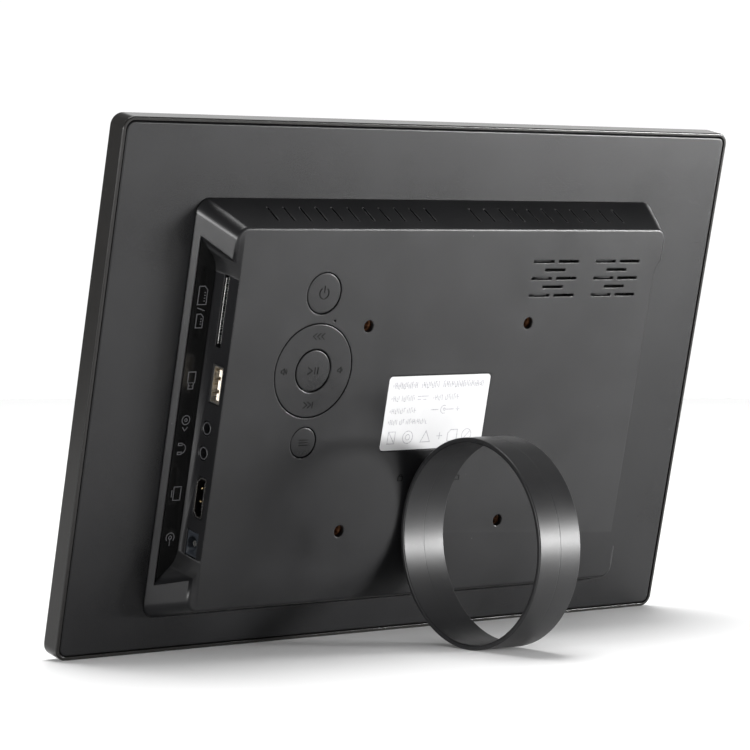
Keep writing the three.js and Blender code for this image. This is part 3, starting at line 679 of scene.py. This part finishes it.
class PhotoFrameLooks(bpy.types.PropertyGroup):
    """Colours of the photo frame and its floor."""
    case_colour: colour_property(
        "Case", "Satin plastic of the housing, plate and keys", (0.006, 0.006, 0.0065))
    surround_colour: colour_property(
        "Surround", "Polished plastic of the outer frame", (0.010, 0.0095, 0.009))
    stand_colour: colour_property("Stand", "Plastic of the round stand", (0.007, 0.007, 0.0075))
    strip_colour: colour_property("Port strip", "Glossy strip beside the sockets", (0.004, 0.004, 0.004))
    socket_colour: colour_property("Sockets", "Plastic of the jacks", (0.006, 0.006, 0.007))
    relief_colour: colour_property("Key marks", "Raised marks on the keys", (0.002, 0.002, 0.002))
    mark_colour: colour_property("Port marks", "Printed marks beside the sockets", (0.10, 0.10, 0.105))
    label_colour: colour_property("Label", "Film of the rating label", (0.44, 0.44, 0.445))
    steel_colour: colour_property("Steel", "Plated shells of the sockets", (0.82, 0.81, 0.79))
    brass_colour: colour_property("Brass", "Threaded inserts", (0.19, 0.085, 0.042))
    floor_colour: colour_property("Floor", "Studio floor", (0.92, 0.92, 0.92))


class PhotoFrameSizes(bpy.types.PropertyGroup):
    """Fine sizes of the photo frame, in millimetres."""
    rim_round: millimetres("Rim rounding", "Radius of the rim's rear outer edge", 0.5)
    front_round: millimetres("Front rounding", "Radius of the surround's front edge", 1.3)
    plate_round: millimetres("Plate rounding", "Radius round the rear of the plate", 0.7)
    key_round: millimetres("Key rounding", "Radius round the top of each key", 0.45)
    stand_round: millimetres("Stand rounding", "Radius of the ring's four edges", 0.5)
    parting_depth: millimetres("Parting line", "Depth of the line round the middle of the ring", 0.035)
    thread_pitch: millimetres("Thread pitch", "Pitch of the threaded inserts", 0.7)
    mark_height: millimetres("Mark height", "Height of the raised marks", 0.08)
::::
• Exercise task:
All of the lines above must be returned exactly.

• Task result:
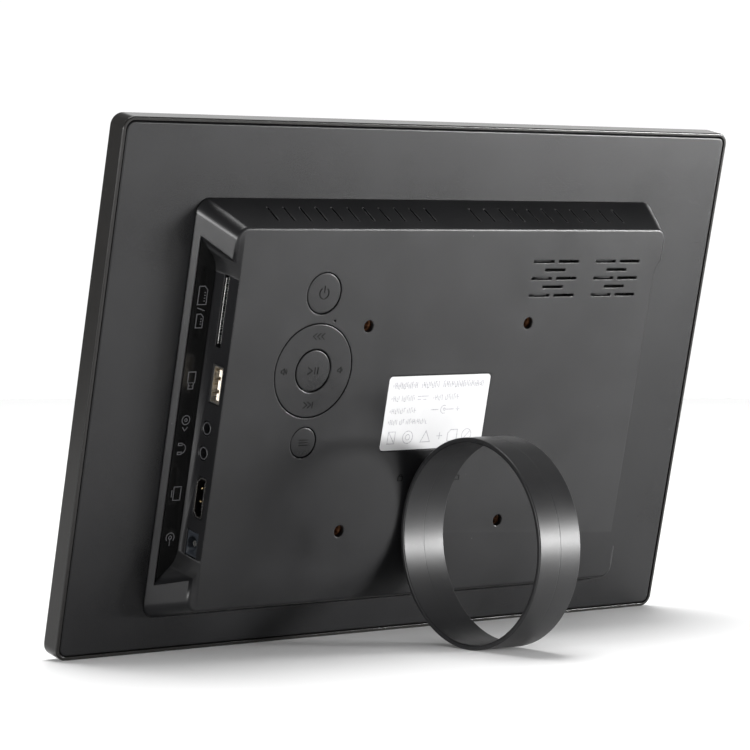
Keep writing the three.js and Blender code for this image. This is part 3, starting at line 679 of scene.py. This part finishes it.
class PhotoFrameLooks(bpy.types.PropertyGroup):
    """Colours of the photo frame and its floor."""
    case_colour: colour_property(
        "Case", "Satin plastic of the housing, plate and keys", (0.006, 0.006, 0.0065))
    surround_colour: colour_property(
        "Surround", "Polished plastic of the outer frame", (0.010, 0.0095, 0.009))
    stand_colour: colour_property("Stand", "Plastic of the round stand", (0.007, 0.007, 0.0075))
    strip_colour: colour_property("Port strip", "Glossy strip beside the sockets", (0.004, 0.004, 0.004))
    socket_colour: colour_property("Sockets", "Plastic of the jacks", (0.006, 0.006, 0.007))
    relief_colour: colour_property("Key marks", "Raised marks on the keys", (0.002, 0.002, 0.002))
    mark_colour: colour_property("Port marks", "Printed marks beside the sockets", (0.10, 0.10, 0.105))
    label_colour: colour_property("Label", "Film of the rating label", (0.44, 0.44, 0.445))
    steel_colour: colour_property("Steel", "Plated shells of the sockets", (0.82, 0.81, 0.79))
    brass_colour: colour_property("Brass", "Threaded inserts", (0.19, 0.085, 0.042))
    floor_colour: colour_property("Floor", "Studio floor", (0.92, 0.92, 0.92))


class PhotoFrameSizes(bpy.types.PropertyGroup):
    """Fine sizes of the photo frame, in millimetres."""
    rim_round: millimetres("Rim rounding", "Radius of the rim's rear outer edge", 0.5)
    front_round: millimetres("Front rounding", "Radius of the surround's front edge", 1.3)
    plate_round: millimetres("Plate rounding", "Radius round the rear of the plate", 0.7)
    key_round: millimetres("Key rounding", "Radius round the top of each key", 0.45)
    stand_round: millimetres("Stand rounding", "Radius of the ring's four edges", 0.5)
    parting_depth: millimetres("Parting line", "Depth of the line round the middle of the ring", 0.035)
    thread_pitch: millimetres("Thread pitch", "Pitch of the threaded inserts", 0.7)
    mark_height: millimetres("Mark height", "Height of the raised marks", 0.08)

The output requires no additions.